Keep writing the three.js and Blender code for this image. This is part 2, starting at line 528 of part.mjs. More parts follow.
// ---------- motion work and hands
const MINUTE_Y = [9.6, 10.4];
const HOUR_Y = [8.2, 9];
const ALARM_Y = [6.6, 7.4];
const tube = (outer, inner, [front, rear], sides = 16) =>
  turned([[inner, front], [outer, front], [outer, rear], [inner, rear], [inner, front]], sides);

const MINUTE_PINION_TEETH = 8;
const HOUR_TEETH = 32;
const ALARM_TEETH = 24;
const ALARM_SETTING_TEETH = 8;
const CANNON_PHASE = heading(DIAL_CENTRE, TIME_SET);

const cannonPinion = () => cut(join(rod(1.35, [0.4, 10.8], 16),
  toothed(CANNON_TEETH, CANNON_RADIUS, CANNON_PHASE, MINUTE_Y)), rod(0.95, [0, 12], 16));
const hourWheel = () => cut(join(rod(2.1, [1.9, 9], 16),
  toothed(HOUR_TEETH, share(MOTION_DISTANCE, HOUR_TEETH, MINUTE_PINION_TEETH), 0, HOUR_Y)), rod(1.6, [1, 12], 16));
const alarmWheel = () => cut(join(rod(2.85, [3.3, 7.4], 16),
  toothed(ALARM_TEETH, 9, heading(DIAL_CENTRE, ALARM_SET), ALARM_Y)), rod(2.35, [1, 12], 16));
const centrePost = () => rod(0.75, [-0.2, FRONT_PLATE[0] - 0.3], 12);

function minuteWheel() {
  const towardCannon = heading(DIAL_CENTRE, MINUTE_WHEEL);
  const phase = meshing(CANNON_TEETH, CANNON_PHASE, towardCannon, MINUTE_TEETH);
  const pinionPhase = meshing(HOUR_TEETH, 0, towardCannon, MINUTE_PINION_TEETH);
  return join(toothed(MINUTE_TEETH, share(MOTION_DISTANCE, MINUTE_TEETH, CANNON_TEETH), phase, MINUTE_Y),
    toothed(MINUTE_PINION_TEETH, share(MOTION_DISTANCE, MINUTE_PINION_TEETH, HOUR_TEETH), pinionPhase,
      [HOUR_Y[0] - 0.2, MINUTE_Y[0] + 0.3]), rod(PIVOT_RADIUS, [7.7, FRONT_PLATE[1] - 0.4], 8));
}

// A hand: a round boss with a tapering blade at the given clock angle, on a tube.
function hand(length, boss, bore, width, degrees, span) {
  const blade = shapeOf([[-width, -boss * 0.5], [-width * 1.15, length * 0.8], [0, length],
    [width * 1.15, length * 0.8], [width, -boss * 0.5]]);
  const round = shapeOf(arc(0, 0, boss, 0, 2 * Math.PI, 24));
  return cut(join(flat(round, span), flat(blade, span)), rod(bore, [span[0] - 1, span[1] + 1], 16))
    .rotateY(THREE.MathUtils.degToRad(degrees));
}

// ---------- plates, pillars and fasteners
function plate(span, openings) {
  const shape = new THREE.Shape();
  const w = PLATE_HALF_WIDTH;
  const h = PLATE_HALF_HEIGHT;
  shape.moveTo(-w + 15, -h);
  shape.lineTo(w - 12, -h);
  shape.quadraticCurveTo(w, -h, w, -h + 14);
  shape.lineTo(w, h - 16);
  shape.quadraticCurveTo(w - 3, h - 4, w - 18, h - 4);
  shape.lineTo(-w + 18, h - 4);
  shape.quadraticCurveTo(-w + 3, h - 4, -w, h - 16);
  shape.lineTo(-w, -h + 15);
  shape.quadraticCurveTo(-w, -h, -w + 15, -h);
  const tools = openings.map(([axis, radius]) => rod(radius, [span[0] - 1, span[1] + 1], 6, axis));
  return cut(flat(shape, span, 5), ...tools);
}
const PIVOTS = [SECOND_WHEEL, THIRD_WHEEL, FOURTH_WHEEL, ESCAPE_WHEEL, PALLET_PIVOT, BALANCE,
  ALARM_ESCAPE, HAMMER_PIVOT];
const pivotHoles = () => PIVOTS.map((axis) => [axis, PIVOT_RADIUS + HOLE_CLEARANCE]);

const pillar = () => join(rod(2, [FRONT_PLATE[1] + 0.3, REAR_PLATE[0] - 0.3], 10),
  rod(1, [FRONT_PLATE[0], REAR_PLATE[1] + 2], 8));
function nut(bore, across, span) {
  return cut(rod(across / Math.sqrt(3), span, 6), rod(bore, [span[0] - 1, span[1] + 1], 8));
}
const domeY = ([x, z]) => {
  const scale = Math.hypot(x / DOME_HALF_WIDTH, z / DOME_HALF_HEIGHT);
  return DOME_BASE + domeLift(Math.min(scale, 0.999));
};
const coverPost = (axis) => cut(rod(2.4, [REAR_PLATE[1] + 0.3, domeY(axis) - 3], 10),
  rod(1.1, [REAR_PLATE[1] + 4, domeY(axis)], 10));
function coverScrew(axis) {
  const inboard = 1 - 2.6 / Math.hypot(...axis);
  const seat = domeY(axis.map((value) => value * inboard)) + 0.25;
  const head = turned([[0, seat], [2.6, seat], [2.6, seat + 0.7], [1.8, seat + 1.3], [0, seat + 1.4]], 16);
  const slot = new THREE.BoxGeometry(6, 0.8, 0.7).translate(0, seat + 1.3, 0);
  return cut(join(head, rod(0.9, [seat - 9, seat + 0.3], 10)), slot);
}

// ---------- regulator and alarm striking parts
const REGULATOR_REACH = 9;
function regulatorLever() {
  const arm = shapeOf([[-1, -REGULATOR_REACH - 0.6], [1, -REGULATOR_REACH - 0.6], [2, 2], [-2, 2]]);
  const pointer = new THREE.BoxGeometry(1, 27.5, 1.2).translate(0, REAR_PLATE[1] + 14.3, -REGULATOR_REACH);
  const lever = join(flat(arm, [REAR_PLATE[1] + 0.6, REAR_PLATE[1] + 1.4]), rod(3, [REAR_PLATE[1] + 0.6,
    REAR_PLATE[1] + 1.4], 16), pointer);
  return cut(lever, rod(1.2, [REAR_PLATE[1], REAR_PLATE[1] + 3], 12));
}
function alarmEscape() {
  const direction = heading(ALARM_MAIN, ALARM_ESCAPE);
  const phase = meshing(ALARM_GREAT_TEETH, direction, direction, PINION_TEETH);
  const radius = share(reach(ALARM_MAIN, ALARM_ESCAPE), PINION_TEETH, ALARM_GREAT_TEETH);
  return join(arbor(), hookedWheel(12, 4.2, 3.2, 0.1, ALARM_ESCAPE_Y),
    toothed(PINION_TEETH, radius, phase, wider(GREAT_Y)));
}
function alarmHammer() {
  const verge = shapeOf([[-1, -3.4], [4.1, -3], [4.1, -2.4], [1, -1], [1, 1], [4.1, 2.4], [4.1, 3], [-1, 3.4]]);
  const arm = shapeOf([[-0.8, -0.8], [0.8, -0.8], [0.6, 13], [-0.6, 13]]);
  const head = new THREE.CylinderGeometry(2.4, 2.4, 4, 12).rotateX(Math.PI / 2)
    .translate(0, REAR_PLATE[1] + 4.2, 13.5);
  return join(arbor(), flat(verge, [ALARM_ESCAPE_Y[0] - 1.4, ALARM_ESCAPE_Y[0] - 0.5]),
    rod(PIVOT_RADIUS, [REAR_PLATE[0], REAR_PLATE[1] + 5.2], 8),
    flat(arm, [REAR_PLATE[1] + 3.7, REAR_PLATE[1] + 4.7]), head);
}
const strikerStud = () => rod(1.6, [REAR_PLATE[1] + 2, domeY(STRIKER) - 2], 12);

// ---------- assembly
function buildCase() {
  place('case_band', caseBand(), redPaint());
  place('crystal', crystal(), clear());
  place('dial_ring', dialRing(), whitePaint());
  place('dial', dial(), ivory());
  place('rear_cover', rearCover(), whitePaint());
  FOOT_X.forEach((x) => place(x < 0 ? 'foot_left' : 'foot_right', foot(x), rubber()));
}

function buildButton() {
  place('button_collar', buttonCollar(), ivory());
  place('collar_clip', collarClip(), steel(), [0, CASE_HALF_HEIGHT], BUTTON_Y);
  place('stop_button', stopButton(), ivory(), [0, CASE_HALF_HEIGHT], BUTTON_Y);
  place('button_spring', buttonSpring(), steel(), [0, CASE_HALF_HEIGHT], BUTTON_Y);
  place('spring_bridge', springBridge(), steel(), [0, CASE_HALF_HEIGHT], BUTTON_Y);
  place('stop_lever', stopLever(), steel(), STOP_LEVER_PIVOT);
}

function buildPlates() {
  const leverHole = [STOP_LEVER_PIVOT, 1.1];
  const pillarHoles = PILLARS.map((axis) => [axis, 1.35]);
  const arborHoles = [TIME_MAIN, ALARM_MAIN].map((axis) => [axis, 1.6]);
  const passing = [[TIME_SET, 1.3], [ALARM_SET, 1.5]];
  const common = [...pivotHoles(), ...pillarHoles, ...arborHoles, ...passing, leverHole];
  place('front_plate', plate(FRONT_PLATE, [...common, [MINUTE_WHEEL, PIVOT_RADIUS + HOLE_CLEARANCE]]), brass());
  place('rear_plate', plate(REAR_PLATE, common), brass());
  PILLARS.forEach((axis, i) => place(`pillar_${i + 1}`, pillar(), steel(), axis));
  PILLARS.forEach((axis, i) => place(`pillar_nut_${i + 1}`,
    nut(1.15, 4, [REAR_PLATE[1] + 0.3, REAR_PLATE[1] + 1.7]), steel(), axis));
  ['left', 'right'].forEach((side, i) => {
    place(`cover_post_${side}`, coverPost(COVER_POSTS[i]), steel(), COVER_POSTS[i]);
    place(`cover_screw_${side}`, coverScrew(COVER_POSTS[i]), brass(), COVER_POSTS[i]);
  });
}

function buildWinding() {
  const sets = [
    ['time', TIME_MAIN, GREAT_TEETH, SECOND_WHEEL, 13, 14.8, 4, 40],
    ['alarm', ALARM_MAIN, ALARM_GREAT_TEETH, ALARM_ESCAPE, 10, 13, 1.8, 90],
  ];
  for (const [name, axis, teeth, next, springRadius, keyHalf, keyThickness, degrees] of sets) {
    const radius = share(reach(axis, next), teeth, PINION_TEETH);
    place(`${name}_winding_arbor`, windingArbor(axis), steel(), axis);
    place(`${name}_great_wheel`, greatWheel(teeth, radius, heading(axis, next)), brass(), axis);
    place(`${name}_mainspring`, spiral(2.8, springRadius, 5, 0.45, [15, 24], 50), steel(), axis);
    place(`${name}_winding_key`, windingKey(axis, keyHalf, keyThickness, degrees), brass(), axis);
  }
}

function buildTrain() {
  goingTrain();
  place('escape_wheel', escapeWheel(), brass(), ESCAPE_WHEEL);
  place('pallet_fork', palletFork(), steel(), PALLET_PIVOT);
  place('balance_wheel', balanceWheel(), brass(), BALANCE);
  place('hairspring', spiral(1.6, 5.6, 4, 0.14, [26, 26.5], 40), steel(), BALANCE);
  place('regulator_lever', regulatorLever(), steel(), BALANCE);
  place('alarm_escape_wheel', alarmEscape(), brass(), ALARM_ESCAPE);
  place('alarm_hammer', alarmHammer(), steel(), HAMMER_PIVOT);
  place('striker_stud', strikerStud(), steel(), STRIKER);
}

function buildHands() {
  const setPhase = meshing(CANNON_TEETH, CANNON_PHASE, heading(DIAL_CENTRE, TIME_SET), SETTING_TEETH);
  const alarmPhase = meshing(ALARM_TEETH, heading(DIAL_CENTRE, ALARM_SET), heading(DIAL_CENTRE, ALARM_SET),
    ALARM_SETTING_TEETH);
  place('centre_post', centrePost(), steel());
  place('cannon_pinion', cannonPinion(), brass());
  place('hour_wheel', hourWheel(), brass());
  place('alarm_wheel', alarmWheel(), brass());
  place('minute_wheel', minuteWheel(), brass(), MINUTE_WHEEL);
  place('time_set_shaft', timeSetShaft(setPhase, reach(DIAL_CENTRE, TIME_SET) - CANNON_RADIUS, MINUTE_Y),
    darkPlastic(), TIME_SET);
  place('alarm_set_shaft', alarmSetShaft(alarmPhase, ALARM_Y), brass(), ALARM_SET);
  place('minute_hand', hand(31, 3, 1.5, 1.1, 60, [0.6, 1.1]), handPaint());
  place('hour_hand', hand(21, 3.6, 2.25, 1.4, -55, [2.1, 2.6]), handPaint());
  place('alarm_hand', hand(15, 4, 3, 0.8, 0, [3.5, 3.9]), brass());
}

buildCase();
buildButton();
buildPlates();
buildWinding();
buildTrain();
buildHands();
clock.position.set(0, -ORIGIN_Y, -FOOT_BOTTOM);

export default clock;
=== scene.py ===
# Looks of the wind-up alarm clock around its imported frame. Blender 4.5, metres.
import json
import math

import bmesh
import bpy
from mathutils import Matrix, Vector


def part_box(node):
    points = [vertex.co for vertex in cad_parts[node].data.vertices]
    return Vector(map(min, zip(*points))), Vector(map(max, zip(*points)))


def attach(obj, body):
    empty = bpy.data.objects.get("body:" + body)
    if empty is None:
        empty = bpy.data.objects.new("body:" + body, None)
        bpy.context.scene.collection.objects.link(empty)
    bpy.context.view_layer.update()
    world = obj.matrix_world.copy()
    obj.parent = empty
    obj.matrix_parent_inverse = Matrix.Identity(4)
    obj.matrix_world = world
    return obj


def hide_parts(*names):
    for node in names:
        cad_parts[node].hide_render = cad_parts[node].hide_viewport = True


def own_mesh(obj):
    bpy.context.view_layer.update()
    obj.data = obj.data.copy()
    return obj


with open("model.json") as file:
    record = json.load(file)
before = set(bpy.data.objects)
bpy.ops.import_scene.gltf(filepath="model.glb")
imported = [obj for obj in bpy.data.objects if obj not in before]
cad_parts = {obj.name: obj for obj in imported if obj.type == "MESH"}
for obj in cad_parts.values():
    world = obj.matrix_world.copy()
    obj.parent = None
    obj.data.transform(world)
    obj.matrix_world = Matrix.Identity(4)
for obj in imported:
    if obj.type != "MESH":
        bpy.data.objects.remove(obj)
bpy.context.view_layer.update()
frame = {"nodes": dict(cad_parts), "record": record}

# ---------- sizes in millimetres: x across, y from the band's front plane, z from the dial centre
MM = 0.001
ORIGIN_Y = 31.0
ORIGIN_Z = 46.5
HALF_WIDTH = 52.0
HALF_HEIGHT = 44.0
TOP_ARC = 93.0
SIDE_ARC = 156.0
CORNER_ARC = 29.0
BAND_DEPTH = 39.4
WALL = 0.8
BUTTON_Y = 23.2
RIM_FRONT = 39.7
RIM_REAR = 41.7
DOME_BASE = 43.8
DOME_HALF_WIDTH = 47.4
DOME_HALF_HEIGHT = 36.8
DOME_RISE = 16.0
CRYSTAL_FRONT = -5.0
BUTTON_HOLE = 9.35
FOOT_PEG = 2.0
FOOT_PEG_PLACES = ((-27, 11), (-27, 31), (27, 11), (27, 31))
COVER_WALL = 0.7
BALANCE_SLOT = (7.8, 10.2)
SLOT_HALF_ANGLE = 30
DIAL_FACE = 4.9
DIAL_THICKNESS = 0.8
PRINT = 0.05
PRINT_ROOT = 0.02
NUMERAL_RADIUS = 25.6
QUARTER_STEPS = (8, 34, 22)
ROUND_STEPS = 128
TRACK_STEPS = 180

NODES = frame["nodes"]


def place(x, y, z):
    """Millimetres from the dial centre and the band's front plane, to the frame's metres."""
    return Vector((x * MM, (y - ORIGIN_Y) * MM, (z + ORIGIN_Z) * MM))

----

- [PROBLEM STATEMENT]
The required output is the exact run of lines from the beginning of the listing above to the line that contains "const CANNON_PHASE = heading(DIAL_CENTRE, TIME_SET);", inclusive of both.

- [FINAL RESULT]
Keep writing the three.js and Blender code for this image. This is part 2, starting at line 528 of part.mjs. More parts follow.
// ---------- motion work and hands
const MINUTE_Y = [9.6, 10.4];
const HOUR_Y = [8.2, 9];
const ALARM_Y = [6.6, 7.4];
const tube = (outer, inner, [front, rear], sides = 16) =>
  turned([[inner, front], [outer, front], [outer, rear], [inner, rear], [inner, front]], sides);

const MINUTE_PINION_TEETH = 8;
const HOUR_TEETH = 32;
const ALARM_TEETH = 24;
const ALARM_SETTING_TEETH = 8;
const CANNON_PHASE = heading(DIAL_CENTRE, TIME_SET);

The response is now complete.